4. Factual Background

The Complainant is a French industrial group specialized in the field of cosmetics and beauty, which is present in 150 countries with 86,000 employees.

The Complainant owns trademark registrations in various jurisdictions, including the European Union trademark L’OREAL (Reg. No. 013117981, registered on December 19, 2014), the International trademark L’OREAL (Reg. No. 1532645, registered on April 29, 2020) and the International trademark L’ORÉAL (Reg. No. 184970, registered on May 23, 1955).

The Complainant further holds the domain name <loreal.com> under which the official website of the Complainant is available. The Complainant holds several other domain names incorporating the L’OREAL trademark. The Complainant advertises and sells its services through its <loreal.com> domain name.

The disputed domain name was registered on July 1, 2020 and resolves to the Complainant’s official website under its <loreal.com> domain name. An email server is configured under the disputed domain name.

Before initiating the present proceeding, the Complainant made some effort to resolve the matter amicably. The Respondent did not reply to the Complainant’s several contact attempts.

5. Parties’ Contentions

A. Complainant

The Complainant alleges that it has satisfied all elements of the Policy, paragraph 4.

B. Respondent

The Respondent did not reply to the Complainant’s contentions.

6. Discussion and Findings

On the basis of the facts and evidence introduced by the Complainant, and with regard to paragraphs 4(a), (b) and (c) of the Policy, the Panel concludes as follows:

A. Identical or Confusingly Similar

The Complainant has submitted sufficient evidence to demonstrate its registered rights in the L’OREAL and L’ORÉAL trademarks.

The L’OREAL trademark is wholly reproduced in the disputed domain name.

A domain name is “identical or confusingly similar” to a trademark for the purposes of the Policy when the domain name includes the trademark, or a confusingly similar approximation, regardless of other terms in the domain name (Wal-Mart Stores, Inc. v. Richard MacLeod d/b/a For Sale, WIPO Case No. D2000-0662). This especially includes geographical terms like “-europe” because they do not constitute distinguishing elements in the domain name and do not provide additional specification or sufficient distinction from the Complainant or its trademarks. Hence, the Panel holds that the addition of the geographical term “-europe” to the Complainant’s L’OREAL trademark does not prevent a finding of confusing similarity between the disputed domain name and the Complainant’s trademark.

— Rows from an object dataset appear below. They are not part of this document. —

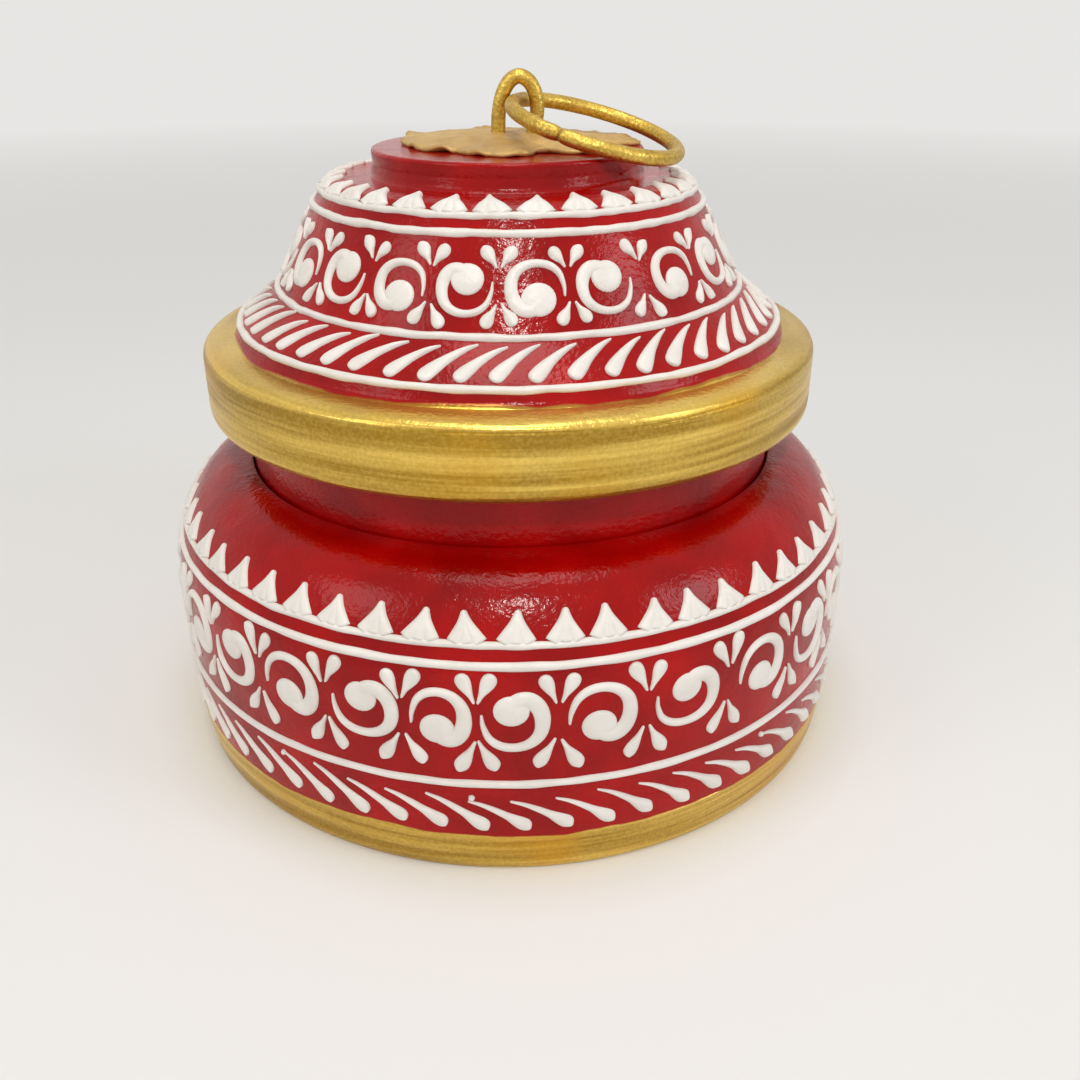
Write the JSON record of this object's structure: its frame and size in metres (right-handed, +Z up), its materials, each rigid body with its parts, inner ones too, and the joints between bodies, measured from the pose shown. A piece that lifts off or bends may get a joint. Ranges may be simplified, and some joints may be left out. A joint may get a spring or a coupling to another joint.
{
  "type": "kumkum box",
  "caption": "Round turned wooden powder box with a bellied pot, a domed stopper lid with a thick flange, raised painted scrollwork, and a pull ring in a wire eye.",
  "frame": {"origin": "centre of the foot, on the table", "axes": "+Z up along the turning axis, front towards -Y, +X to the right seen from the front"},
  "size_m": [0.0894, 0.0894, 0.0807],
  "materials": {
    "red_lacquer": "glossy red lacquer over turned wood, with gold paint on the flange and the foot",
    "white_paint": "off-white cone paint, raised and softly glossy",
    "gold_putty": "matte tan-gold paint over putty",
    "brass_wire": "gold-painted wire, flaky"
  },
  "bodies": {
    "pot_body": {"pot": "red_lacquer", "pot_border_teeth": "white_paint", "pot_border_line": "white_paint", "pot_upper_line": "white_paint", "pot_scrolls": "white_paint", "pot_scroll_drops": "white_paint", "pot_lower_line": "white_paint", "pot_slanted_drops": "white_paint"},
    "lid_body": {"lid": "red_lacquer", "wire_eye": "brass_wire", "gold_putty": "gold_putty", "lid_border_teeth": "white_paint", "lid_border_line": "white_paint", "lid_upper_line": "white_paint", "lid_scrolls": "white_paint", "lid_scroll_drops": "white_paint", "lid_waist_line": "white_paint", "lid_slanted_drops": "white_paint", "lid_skirt_line": "white_paint"},
    "ring_body": {"pull_ring": "brass_wire"}
  },
  "joints": [
    {"name": "lid_lift", "type": "slide", "parent": "pot_body", "child": "lid_body", "axis": [0, 0, 1], "range_m": [0, 0.03]},
    {"name": "ring_swing", "type": "hinge", "parent": "lid_body", "child": "ring_body", "pos_m": [0.00122, 0, 0.0772], "axis": [-0.3241, -0.9458, -0.0184], "range_deg": [0, 208]}
  ]
}
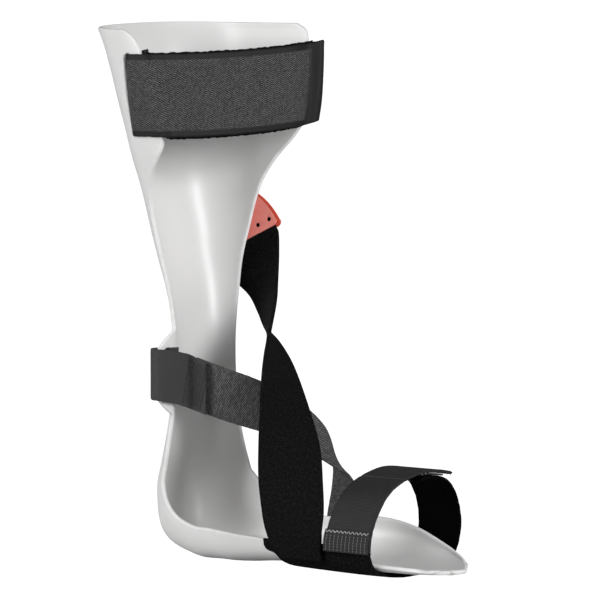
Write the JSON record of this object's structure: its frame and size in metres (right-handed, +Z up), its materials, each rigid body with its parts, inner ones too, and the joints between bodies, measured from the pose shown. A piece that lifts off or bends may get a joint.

The Complainant has thus fulfilled the requirements of paragraph 4(a)(i) of the Policy.

B. Rights or Legitimate Interests

There are no indications before the Panel of any rights or legitimate interests of the Respondent in respect of the disputed domain name. The Complainant contends that the Respondent is neither affiliated with the Complainant nor making any bona fide use of the disputed domain name.

The Respondent uses the disputed domain name to redirect customers to the Complainant’s official website without being affiliated with the Complainant in any way and without reacting to the Complainant’s several contact attempts. The Complainant has credibly asserted that the only conceivable reason for this conduct of the Respondent (combined with the fact that the Respondent has configured an email server under the disputed domain name) is that the Respondent must be assumed to use the email addresses configured from the disputed domain name to conduct a phishing and fraud scheme. No other reason for the Respondent’s conduct is plausible and the Respondent has failed to advance any good faith reasoning on his behalf. This cannot be considered as a bona fide offering of goods or services or a noncommercial use.

Furthermore, the composition of the disputed domain name, wholly incorporating the Complainant’s trademark and a geographical term, cannot constitute fair use in these circumstances as it effectively impersonates or suggests sponsorship or endorsement by the Complainant. See WIPO Overview of WIPO Panel Views on Selected UDRP Questions, Third Edition (“WIPO Overview 3.0”), section 2.5.1.

The Panel finds that the Complainant, having made out a prima facie case which remains unrebutted by the Respondent, has fulfilled the requirements of paragraph 4(a)(ii) of the Policy.

C. Registered and Used in Bad Faith

Under the circumstances of this case, including the composition of the disputed domain name and reputation of the Complainant’s trademark, the Panel finds that the Respondent was most likely aware of the Complainant’s trademarks when registering the disputed domain name.

The evidence and allegations submitted by the Complainant support a finding that the Respondent must be assumed to be engaged in an attempt to pass himself off as the Complainant to induce the Complainant’s customers into actions for the Respondent’s own commercial benefit. The Respondent therefore used the disputed domain name in bad faith (see Claudie Pierlot v. Yinglong Ma, WIPO Case No. D2018-2466).

Accordingly, the Complainant has also fulfilled paragraph 4(a)(iii) of the Policy.

7. Decision

For the foregoing reasons, in accordance with paragraphs 4(i) of the Policy and 15 of the Rules, the Panel orders that the disputed domain name <loreal-europe.com> be transferred to the Complainant.